Data in this exercise =>

________________________

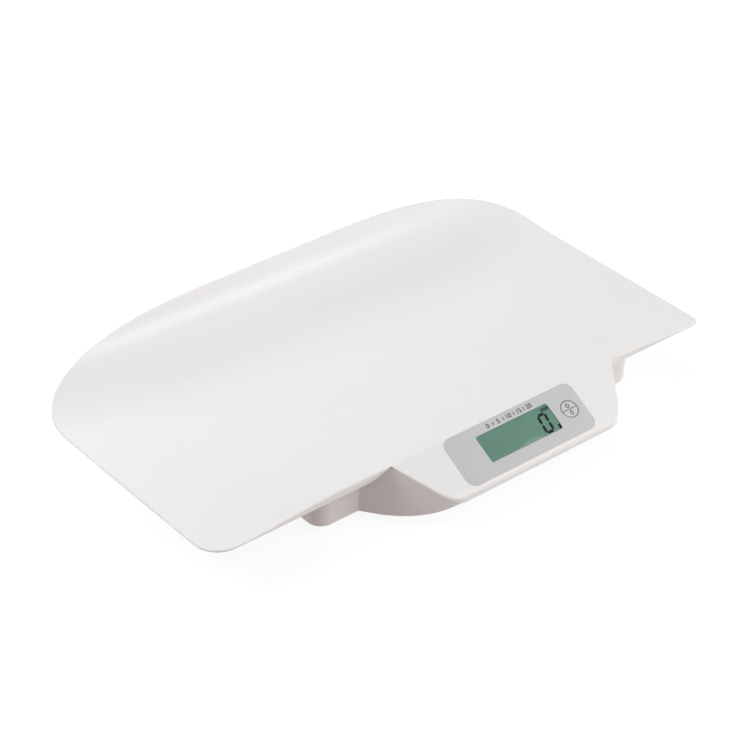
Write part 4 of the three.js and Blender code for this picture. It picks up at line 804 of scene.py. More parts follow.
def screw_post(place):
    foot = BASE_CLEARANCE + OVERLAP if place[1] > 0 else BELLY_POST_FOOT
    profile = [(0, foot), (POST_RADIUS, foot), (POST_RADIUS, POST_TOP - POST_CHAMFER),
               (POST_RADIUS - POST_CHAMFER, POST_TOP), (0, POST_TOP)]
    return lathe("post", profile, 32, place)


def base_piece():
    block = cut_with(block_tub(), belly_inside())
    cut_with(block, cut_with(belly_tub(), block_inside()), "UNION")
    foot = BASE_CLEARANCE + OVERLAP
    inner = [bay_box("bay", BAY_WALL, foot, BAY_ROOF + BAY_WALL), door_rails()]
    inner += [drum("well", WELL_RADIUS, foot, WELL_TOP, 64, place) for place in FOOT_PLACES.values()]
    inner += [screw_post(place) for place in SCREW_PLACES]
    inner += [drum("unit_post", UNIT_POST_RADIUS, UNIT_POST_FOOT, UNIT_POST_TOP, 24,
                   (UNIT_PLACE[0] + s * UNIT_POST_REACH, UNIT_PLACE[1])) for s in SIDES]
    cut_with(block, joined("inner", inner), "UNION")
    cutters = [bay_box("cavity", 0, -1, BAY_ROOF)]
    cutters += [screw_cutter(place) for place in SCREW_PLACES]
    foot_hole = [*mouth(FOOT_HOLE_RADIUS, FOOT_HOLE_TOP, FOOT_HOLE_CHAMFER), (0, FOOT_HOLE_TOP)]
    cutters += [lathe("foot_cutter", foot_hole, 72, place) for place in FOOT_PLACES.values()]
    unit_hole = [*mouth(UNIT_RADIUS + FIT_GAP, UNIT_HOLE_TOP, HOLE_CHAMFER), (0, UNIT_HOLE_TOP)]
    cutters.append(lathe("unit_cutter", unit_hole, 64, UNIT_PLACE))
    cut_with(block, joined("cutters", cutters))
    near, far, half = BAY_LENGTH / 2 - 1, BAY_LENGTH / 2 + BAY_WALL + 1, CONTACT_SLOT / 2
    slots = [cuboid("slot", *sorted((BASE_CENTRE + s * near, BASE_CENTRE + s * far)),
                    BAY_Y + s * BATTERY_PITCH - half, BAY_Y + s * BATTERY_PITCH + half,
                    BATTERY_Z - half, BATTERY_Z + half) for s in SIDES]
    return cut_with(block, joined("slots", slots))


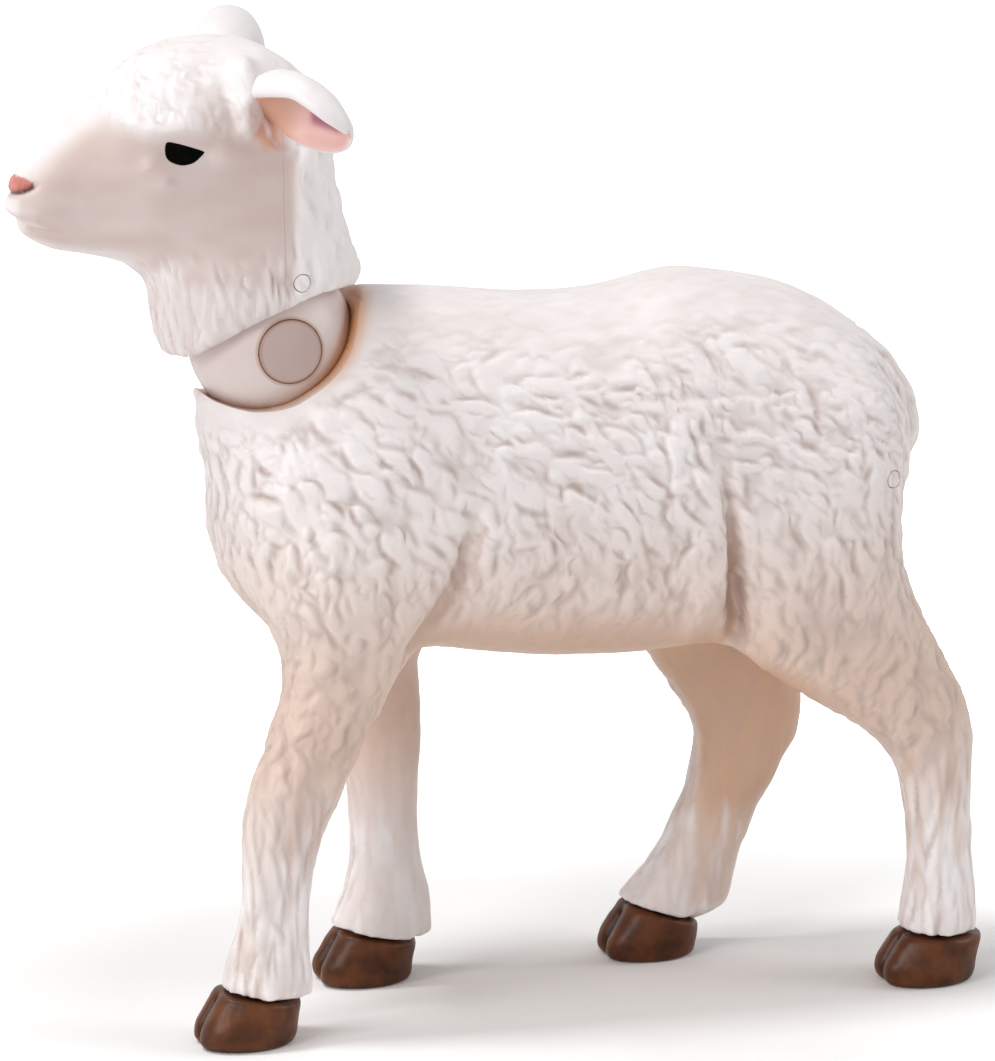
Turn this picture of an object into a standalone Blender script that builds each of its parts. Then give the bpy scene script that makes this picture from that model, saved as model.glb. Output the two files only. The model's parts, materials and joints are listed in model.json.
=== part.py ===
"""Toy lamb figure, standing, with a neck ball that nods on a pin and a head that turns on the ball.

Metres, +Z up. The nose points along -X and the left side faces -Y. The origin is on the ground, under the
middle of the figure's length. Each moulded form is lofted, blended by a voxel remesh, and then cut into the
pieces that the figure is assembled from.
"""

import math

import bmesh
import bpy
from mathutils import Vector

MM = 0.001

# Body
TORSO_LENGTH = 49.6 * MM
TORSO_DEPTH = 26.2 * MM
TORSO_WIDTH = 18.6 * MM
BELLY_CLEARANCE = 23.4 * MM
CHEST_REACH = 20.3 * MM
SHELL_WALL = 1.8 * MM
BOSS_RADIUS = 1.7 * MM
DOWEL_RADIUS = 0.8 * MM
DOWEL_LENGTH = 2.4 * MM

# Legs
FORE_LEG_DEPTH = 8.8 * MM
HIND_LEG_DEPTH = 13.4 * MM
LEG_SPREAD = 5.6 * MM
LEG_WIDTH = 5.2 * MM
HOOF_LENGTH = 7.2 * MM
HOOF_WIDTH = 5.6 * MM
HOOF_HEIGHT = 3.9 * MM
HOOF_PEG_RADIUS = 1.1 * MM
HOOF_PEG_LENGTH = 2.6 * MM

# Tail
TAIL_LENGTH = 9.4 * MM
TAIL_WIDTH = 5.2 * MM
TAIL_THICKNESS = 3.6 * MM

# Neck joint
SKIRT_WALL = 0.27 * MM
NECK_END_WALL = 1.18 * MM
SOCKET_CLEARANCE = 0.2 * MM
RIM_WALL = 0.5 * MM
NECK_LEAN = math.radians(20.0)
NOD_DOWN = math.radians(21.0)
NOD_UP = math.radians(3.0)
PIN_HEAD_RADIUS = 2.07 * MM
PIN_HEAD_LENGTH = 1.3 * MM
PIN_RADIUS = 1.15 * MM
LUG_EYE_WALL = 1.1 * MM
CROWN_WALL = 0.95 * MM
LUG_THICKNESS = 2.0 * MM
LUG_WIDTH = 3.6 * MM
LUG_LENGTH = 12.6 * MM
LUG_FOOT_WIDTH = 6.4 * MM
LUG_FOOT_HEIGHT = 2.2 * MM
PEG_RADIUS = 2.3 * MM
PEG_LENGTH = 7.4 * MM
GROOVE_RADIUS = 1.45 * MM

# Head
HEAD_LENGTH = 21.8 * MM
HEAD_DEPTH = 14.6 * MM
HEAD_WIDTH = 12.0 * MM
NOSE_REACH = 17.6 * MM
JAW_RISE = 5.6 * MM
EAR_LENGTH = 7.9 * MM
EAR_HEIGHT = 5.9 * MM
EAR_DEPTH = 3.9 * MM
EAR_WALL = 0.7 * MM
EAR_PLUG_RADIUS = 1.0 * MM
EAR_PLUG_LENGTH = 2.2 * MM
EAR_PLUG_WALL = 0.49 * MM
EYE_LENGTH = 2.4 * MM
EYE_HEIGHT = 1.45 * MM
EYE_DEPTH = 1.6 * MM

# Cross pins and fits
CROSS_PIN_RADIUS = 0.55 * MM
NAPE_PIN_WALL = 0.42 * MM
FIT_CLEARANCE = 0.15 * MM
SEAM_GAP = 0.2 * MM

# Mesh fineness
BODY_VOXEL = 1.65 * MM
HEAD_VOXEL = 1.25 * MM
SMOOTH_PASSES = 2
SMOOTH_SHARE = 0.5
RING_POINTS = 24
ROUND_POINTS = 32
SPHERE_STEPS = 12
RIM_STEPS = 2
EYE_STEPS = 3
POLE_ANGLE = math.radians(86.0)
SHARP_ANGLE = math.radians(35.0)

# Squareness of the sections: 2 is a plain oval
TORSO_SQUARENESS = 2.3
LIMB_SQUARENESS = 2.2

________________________

Instructions to follow => Write down again the exact lines running from the beginning of the data to the line containing "profile, 32, place)", with both ends included.

Exercise output =>
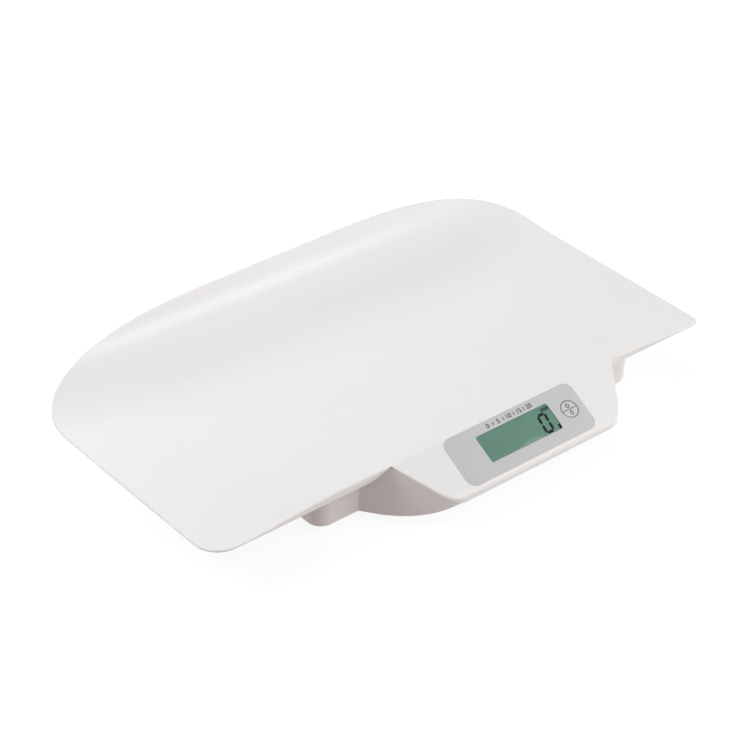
Write part 4 of the three.js and Blender code for this picture. It picks up at line 804 of scene.py. More parts follow.
def screw_post(place):
    foot = BASE_CLEARANCE + OVERLAP if place[1] > 0 else BELLY_POST_FOOT
    profile = [(0, foot), (POST_RADIUS, foot), (POST_RADIUS, POST_TOP - POST_CHAMFER),
               (POST_RADIUS - POST_CHAMFER, POST_TOP), (0, POST_TOP)]
    return lathe("post", profile, 32, place)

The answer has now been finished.